Os "fakes" são perfis criados por usuários com o intuito de proteger suas identidades verdadeiras, ou mesmo de brincar, "zoar"(brincadeira destrutiva) ou simplesmente fantasiar ser algo no faz-de-conta digital que não se é na realidade. O que está por trás dos "fakes" no orkut? Anseios? Desejos? Frustrações? Seja qual for a resposta, ela passa por um comportamento lúdico em essência.

CONCLUSÕES & QUESTIONAMENTOS

Neste ensaio apontei 6 argumentos com o intuito de provar que o lúdico no mundo digital não se resume aos jogos eletrônicos: o próprio consumo de dispositivos e aprendizagem de recursos costuma ocorrer por meio de jogos, em diversos sentidos. cabe aqui alguns questionamentos… Se minha tese estiver correta, o que ela sinaliza? Há quem fale da infantilização artificial e planejada do público consumidor, por meio de estratégias de marketing, para mantê-los impulsivos e ávidos por gastar. Talvez seja mesmo um bom negócio para as corporações o viés lúdico do consumo digital. Mas há também os que falam, como os lingüístas, que toda linguagem se aprende por meio de jogos, ou mesmo que toda linguagem pode ser vista como um jogo. (E o Digital não deixa de ser uma linguagem, conforme o termo "analfabeto digital" atesta). Neste caso, a apropriação do Digital seria eminentemente um jogo no sentido de que qualquer apropriação espontânea de uma linguagem o é. De uma forma ou de outra, se o Digital é uma brincadeira infantil, talvez um dia ela o deixe de ser, e se torne um jogo mais refinado, uma prática adulta.

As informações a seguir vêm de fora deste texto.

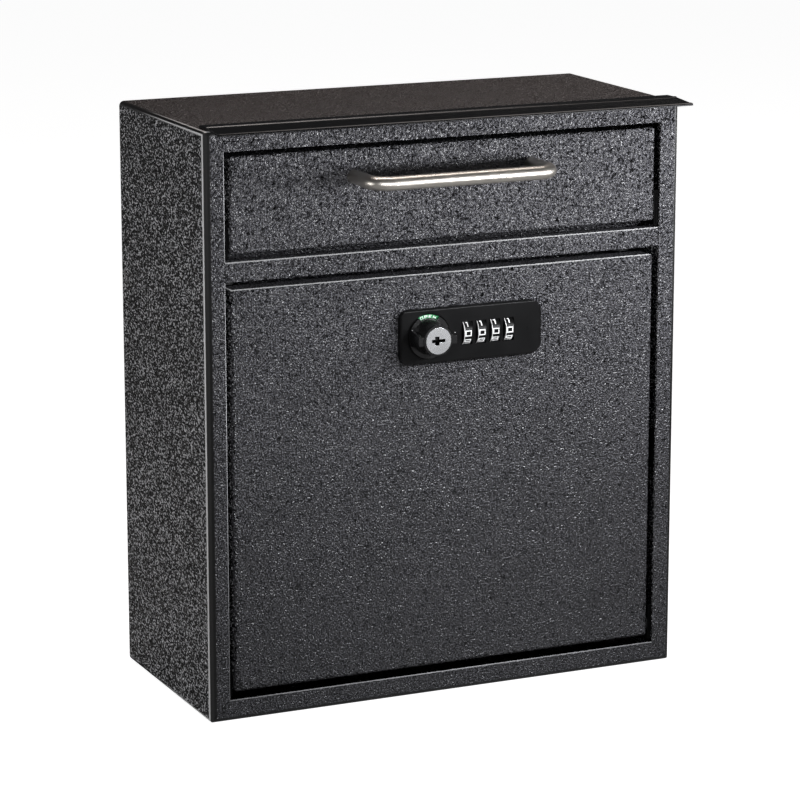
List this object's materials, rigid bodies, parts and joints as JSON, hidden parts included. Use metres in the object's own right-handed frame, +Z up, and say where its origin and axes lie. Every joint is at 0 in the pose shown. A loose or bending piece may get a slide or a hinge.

Afinal, a primeira geração de internautas hoje tem 30 anos de idade, e a geração atual já nasceu na Era Digital. Para esses últimos, a internet não é uma novidade estonteante, mas um componente do cotidiano desde a mais tenra idade. Será que para eles tudo será tão lúdico como foi para a primeira geração? Concluindo, tenho a prescrever: se a internet & CIA é mesmo um jogo, devemos conhecer suas peças, regras, e limites do tabuleiro, e quando a partida COMEÇA E ACABA, não apenas para nos divertirmos e termos performances primorosas, mas para tornar esse processo proveitoso, humanizado e sadiamente formativo.